Harm Voortman is not able to officially comment on VMI’s growth aims; the VMI Group is part of the TKH Group, which is listed on the stock market in Amsterdam, and no official figures for the VMI Group itself are published: “But if you look at our budget for product development, which has been increased dramatically in the last two years, and the fact that we’re expanding our factory in China, this shows that we are very confident that we will grow.”
Rethinking the production process
Growth in the next few years will not occur through the introduction of specific new machines, Voortman opines. Rather, it will involve a whole new way of looking at tyre production. “So far we have been developing machines in the traditional process,” he explains. “But ten years ago we started a project called MTM, a revolutionary new concept for building tyres in a very flexible, modular way. The MTM system has been running at Marangoni in Italy for the last couple of years and is now producing 1,000 tyres a day in a very flexible way. I think this is still a showcase of what is possible, technology-wise, but it has not really picked up in the market – yet.

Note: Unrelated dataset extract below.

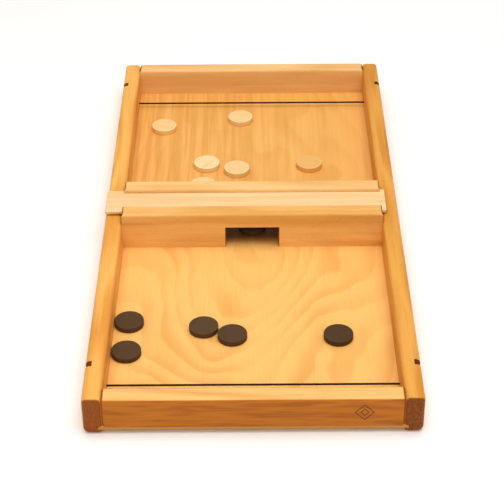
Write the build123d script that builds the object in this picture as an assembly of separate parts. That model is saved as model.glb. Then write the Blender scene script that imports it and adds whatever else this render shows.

“I think if you look at VMI’s developments in the coming five to ten years, it will be more process-driven, changing the way tyres are produced rather than optimising the steps involved in the machines we have now,” Harm Voortman continues. “So the real game-changer will be in changing the whole production line. It’s very capital intensive right now, it’s very energy intensive, with a large footprint. And those three elements need to be downsized. The goal is to reduce these while adding flexibility and fully hands-off production. And for that you need a different production process. I think that in the coming years that will be the main goal in our research and development. We will step away from the traditional processes and develop machinery for this new way of thinking about production. You need to have a vision for that, and we are developing this in stages. In the coming years you will see machines that are part of this new concept coming on the floor.”